The Call

“But I do not count my life of any value nor as precious to myself, if only I may finish my course and the ministry that I received from the Lord Jesus, to testify to the Gospel of the grace of God” (Acts 20:24).

Forty years ago March 4th fell on a Sunday. It was the first day of an eight day series of televised meetings held by evangelist James Robison at the North Phoenix Baptist Church. I was in attendance every day. I don’t remember what Robison preached on at every meeting, but the first night stands out: that’s when I responded to God’s call to preach the Gospel.

The message was on apathy. It affected me so strongly that I crafted my own oratory speech on the topic for my high school forensics team the following year. It was a speech that won the largest tournament in the Soutwestern U.S. that year at Arizona State University.

I was a junior in high school when James Robison came to our church. I would turn 17 on the final day of the crusade. The preivious Easter Sunday, not quite one year earlier, I had committed my life to Jesus Christ. I was baptized the Sunday after Easter and attended church each week from that point forward. In fact, I became immersed. I went to youth choir on Sunday nights, Monday night outreach, Wednesday prayer meeting. I was at every youth activity and went to youth camp the following summer. I wanted to be whatever a Christian was supposed to. This went further or deeper for me, though.

The pastor of my church was Richard Jackson, a passionate Gospel preacher. Many times when he preached I felt compelled, not just to do what he urged, but to run up to the pulpit and preach! When Robison came, the fever grew stronger. I wanted to do what these men were doing. On the first night of the Robison crusade I responded to the invitation to recommit my life, to stop being apathetic. I spoke to a crusade counselor, I believe his name was Mike, who was just a few years older than me. I think we prayed first, then I said, seemingly as an afterthought, “I believe God is calling me to preach.” It wasn’t an emotional decision. I had come to the realization, perhaps admitted to myself for the first time, that this would be my life.

Interestingly, my grandmother called it when I was only five years old. She told me I’d be a preacher. I never gave it another thought, until I came to the same conclusion at age 17.
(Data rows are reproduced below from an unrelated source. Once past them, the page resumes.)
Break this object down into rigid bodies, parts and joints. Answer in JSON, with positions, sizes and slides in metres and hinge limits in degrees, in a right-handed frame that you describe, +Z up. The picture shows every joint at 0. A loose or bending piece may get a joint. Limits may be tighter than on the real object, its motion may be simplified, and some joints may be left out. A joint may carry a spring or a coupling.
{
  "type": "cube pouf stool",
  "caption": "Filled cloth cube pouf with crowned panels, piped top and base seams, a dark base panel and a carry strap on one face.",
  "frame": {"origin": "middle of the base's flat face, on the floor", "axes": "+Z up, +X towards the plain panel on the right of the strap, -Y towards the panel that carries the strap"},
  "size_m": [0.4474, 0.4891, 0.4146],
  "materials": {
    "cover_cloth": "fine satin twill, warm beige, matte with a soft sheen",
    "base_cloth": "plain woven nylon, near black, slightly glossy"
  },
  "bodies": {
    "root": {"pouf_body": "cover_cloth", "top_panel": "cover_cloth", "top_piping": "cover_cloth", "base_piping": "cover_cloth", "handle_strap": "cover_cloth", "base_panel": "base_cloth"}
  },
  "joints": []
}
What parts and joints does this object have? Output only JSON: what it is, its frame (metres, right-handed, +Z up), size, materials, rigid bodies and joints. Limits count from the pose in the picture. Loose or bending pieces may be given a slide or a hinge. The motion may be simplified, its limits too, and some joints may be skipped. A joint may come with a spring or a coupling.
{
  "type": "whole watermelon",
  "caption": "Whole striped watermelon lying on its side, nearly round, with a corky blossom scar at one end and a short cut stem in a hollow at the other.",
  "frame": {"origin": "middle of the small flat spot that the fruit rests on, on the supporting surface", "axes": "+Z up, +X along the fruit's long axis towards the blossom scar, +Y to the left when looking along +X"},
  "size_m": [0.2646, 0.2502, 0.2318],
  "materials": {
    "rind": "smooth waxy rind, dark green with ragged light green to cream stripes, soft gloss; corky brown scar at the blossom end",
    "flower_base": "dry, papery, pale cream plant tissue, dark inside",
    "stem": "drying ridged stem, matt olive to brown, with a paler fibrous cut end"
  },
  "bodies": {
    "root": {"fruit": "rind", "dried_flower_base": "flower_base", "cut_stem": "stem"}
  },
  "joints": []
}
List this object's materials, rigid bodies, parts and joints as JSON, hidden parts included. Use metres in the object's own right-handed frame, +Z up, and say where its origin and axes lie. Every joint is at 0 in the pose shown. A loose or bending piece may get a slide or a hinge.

For 40 years I’ve pursued and practiced preaching the Gospel. I don’t know that I’ve been that successful, and I’m certainly not worthy, but I remain committed. So long as the Lord Jesus has a place for me to serve, I’ll keep it up. I don’t intend to retire. Maybe I’ll go on another 20, 30 or 40 years. Who knows? I just want to finish the race and hear the Lord say, “Well done, faithful servant. Enter into the joy of your Master.”